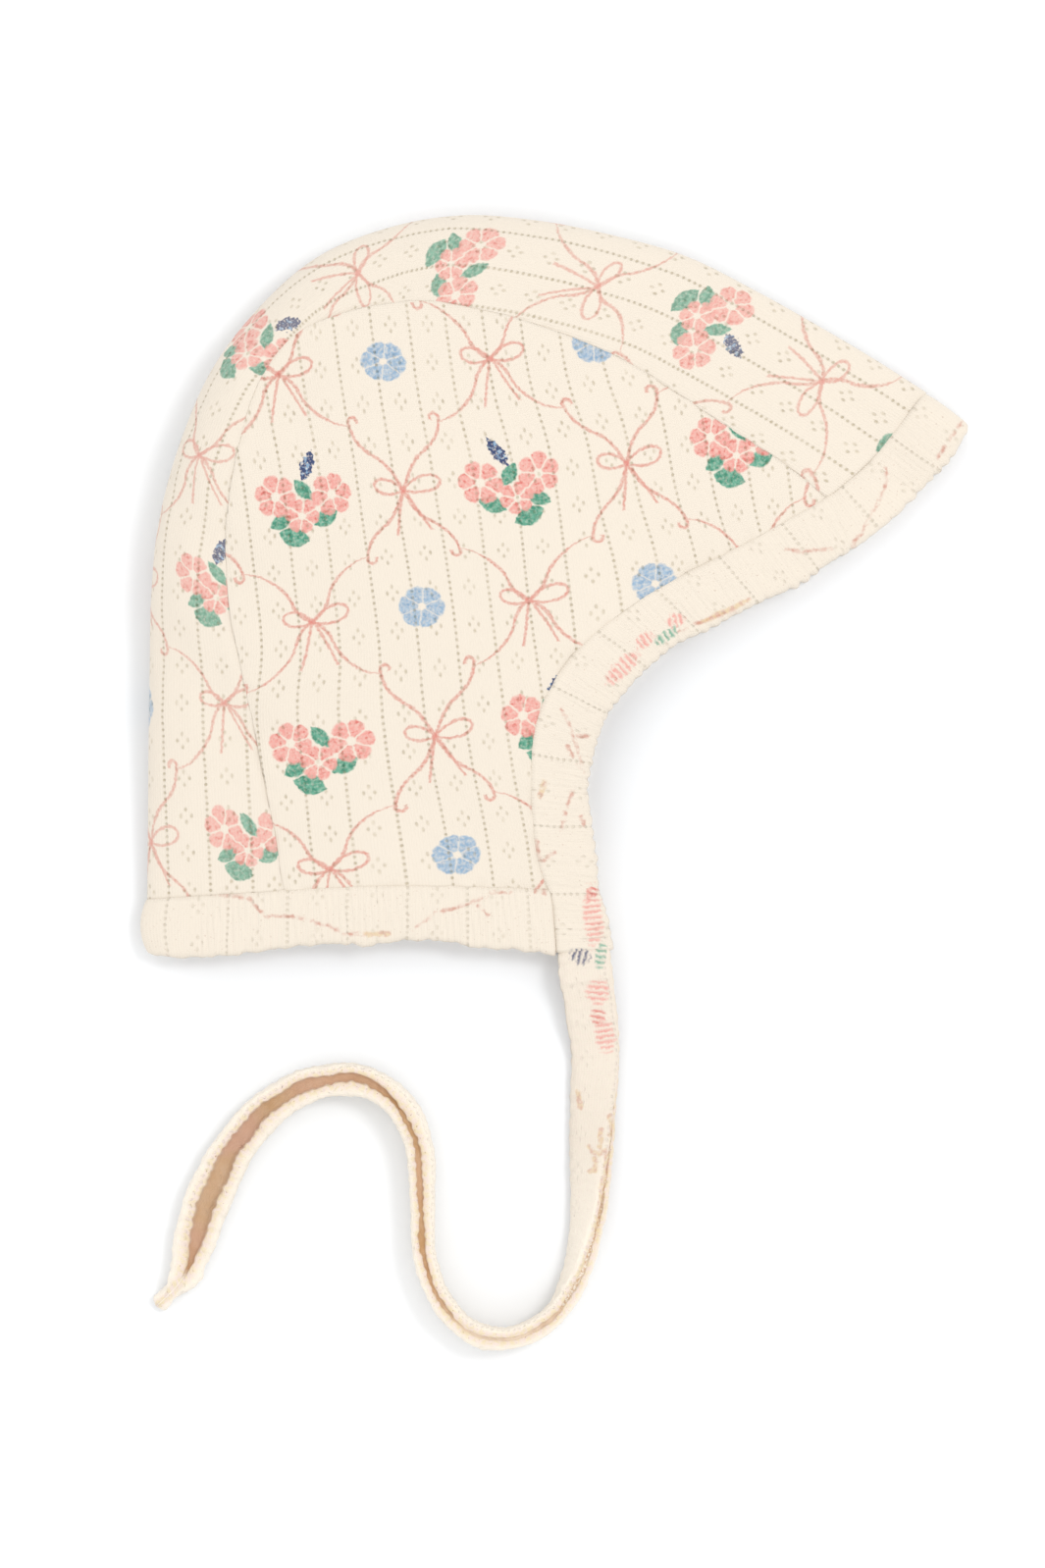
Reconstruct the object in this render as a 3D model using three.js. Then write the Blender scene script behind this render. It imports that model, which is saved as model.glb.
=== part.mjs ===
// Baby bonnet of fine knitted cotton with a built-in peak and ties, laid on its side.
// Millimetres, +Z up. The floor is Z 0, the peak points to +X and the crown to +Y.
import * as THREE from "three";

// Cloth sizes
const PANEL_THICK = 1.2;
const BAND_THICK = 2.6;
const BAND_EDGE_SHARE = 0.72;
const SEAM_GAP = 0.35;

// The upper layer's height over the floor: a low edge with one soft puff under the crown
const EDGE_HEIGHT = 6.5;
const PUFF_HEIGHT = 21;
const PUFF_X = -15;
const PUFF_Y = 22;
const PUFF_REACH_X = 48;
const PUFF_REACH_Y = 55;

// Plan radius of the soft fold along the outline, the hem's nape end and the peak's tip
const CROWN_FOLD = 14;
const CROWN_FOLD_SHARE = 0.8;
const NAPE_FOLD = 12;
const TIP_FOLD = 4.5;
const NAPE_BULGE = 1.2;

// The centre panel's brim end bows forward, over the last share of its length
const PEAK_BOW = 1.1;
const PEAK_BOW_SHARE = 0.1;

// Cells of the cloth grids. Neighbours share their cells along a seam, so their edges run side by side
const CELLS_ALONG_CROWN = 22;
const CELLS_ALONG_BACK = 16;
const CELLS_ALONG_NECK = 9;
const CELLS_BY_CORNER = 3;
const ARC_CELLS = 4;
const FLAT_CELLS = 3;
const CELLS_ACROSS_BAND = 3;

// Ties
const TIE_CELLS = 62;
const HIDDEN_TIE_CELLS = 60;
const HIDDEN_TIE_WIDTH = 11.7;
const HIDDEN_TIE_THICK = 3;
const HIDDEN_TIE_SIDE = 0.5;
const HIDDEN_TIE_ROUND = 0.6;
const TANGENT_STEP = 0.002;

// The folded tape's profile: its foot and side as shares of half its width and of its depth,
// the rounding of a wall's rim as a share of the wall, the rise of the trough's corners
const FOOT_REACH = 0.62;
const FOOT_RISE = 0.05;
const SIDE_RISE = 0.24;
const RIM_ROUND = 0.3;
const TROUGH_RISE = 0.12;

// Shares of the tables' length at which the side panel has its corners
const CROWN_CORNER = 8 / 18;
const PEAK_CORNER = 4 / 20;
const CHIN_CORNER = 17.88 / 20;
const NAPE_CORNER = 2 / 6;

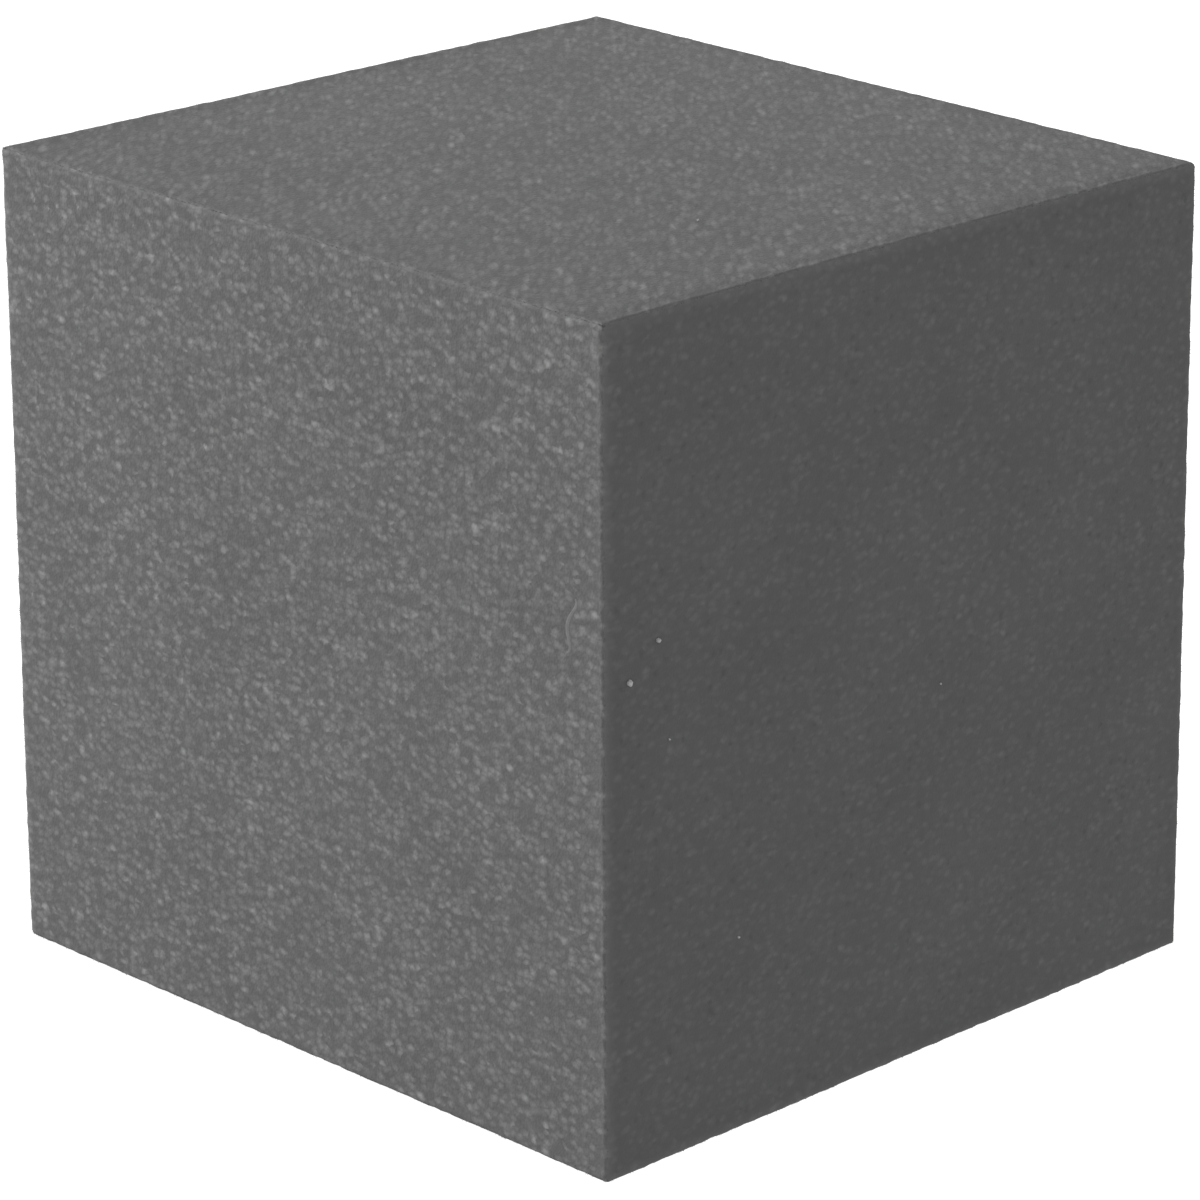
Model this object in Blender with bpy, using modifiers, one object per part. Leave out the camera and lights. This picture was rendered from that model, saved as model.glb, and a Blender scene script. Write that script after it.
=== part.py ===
★ ★ ★ ★
» **WHAT IS EXPECTED**: Verbatim output is expected for the lines from the start of the data to the line in which "const PEAK_BOW_SHARE = 0.1;" appears, both included.

» **RESULT OF THE TASK**:
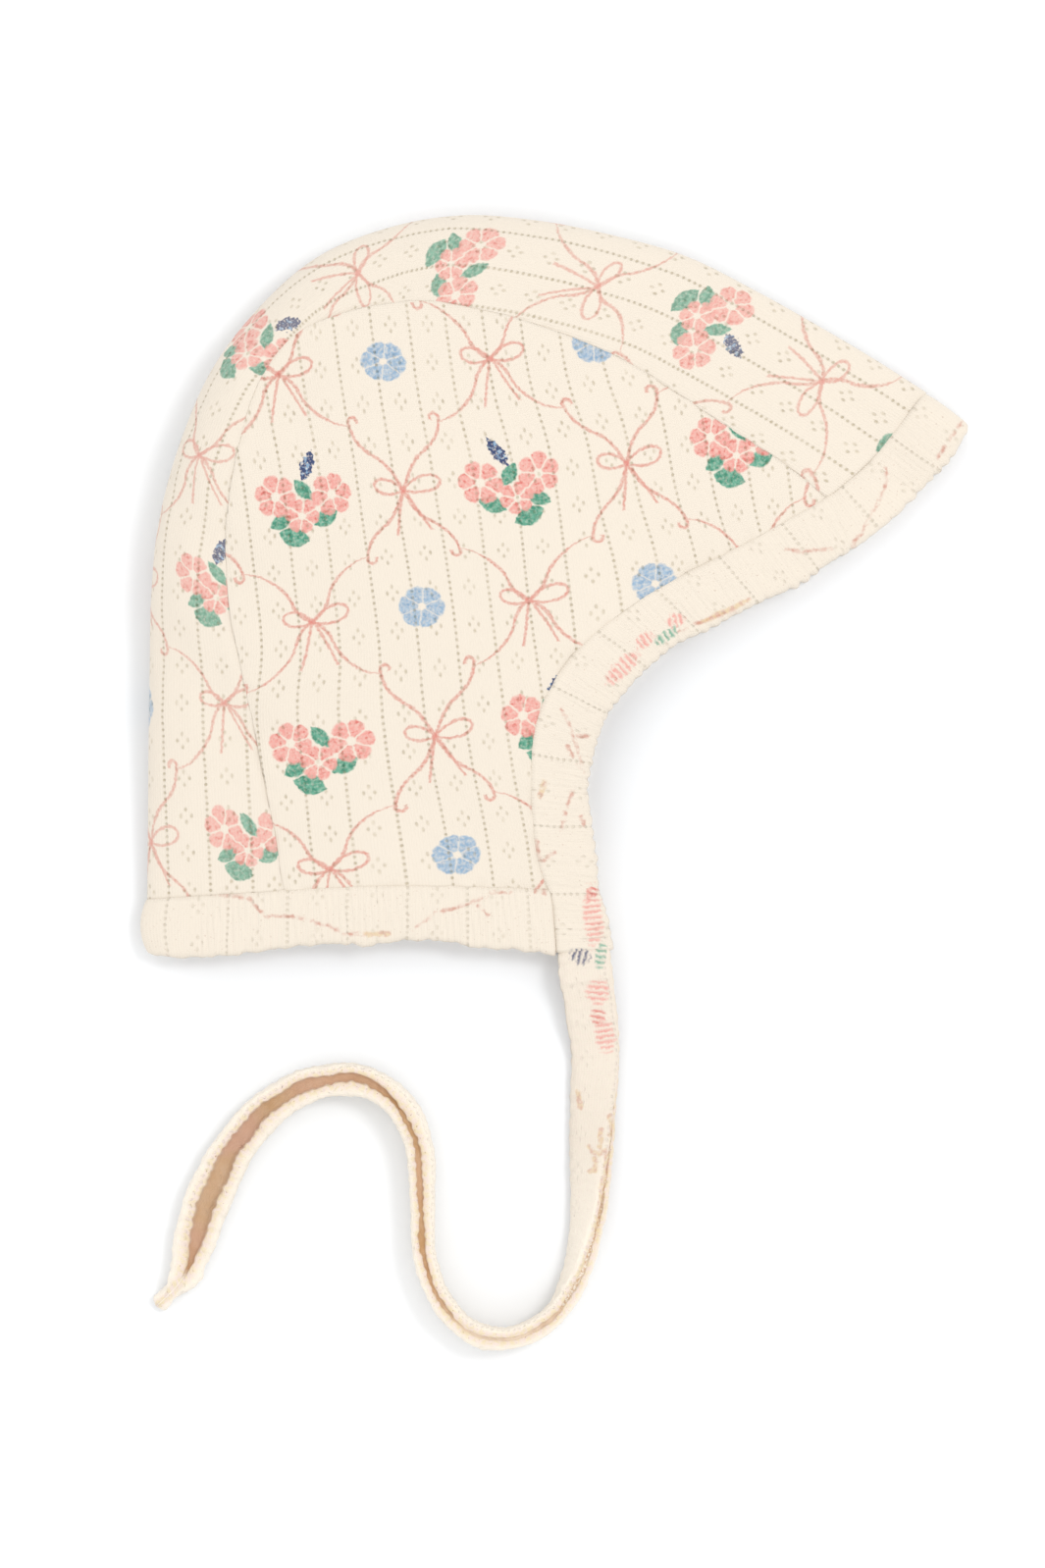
Reconstruct the object in this render as a 3D model using three.js. Then write the Blender scene script behind this render. It imports that model, which is saved as model.glb.
=== part.mjs ===
// Baby bonnet of fine knitted cotton with a built-in peak and ties, laid on its side.
// Millimetres, +Z up. The floor is Z 0, the peak points to +X and the crown to +Y.
import * as THREE from "three";

// Cloth sizes
const PANEL_THICK = 1.2;
const BAND_THICK = 2.6;
const BAND_EDGE_SHARE = 0.72;
const SEAM_GAP = 0.35;

// The upper layer's height over the floor: a low edge with one soft puff under the crown
const EDGE_HEIGHT = 6.5;
const PUFF_HEIGHT = 21;
const PUFF_X = -15;
const PUFF_Y = 22;
const PUFF_REACH_X = 48;
const PUFF_REACH_Y = 55;

// Plan radius of the soft fold along the outline, the hem's nape end and the peak's tip
const CROWN_FOLD = 14;
const CROWN_FOLD_SHARE = 0.8;
const NAPE_FOLD = 12;
const TIP_FOLD = 4.5;
const NAPE_BULGE = 1.2;

// The centre panel's brim end bows forward, over the last share of its length
const PEAK_BOW = 1.1;
const PEAK_BOW_SHARE = 0.1;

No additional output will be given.